** start **
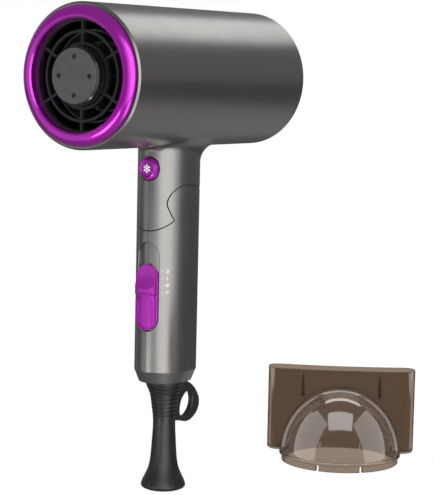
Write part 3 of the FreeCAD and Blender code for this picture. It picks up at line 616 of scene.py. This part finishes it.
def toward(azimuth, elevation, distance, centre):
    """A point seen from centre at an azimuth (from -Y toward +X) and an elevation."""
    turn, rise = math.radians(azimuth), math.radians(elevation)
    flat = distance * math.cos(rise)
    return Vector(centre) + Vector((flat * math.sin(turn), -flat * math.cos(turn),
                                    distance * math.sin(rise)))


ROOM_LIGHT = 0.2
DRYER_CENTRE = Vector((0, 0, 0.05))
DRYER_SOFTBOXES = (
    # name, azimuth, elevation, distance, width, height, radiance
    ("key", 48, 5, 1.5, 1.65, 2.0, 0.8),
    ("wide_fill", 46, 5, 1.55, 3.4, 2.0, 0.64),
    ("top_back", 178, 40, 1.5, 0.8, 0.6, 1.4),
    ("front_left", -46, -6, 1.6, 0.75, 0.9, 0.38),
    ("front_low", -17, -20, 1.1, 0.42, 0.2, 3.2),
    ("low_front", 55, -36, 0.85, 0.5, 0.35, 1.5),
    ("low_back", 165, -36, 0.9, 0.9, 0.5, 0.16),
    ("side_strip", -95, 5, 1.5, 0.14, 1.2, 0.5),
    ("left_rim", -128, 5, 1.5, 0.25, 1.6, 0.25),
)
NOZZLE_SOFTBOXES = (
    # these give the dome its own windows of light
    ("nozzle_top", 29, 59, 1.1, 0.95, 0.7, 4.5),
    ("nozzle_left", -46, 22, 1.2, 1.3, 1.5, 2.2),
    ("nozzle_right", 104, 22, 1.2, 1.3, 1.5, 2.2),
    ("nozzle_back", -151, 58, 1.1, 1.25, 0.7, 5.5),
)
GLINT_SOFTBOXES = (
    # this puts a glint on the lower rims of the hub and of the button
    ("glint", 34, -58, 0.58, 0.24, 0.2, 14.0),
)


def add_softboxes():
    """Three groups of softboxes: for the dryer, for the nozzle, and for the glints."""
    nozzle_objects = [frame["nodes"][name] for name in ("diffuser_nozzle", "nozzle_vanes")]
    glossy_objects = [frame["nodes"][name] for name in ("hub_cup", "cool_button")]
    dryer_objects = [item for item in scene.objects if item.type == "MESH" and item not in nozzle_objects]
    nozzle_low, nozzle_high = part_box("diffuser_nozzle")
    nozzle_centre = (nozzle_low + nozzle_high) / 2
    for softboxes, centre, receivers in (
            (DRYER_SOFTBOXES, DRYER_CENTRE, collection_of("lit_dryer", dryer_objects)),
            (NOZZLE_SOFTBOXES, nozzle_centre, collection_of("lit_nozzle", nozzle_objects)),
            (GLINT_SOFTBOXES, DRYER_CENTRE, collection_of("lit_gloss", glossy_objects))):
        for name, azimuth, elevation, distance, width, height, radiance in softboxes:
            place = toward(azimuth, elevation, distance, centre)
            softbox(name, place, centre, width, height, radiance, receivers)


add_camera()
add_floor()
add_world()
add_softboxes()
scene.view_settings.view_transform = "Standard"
** end **
# [WHAT IS BEING ASKED]
Exactly as they appear, please write out the lines from the opening of the listing above down to the line containing "distance * math.sin(rise)))", with both end lines included.

# [FULL RESPONSE]
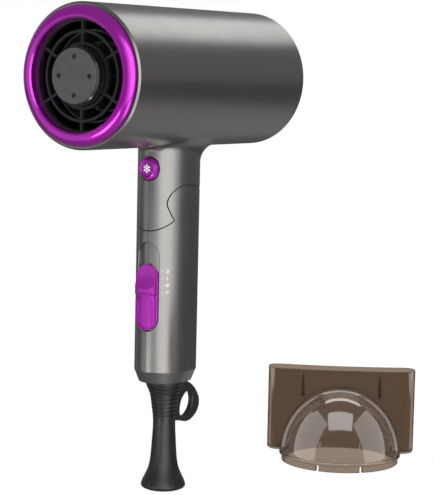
Write part 3 of the FreeCAD and Blender code for this picture. It picks up at line 616 of scene.py. This part finishes it.
def toward(azimuth, elevation, distance, centre):
    """A point seen from centre at an azimuth (from -Y toward +X) and an elevation."""
    turn, rise = math.radians(azimuth), math.radians(elevation)
    flat = distance * math.cos(rise)
    return Vector(centre) + Vector((flat * math.sin(turn), -flat * math.cos(turn),
                                    distance * math.sin(rise)))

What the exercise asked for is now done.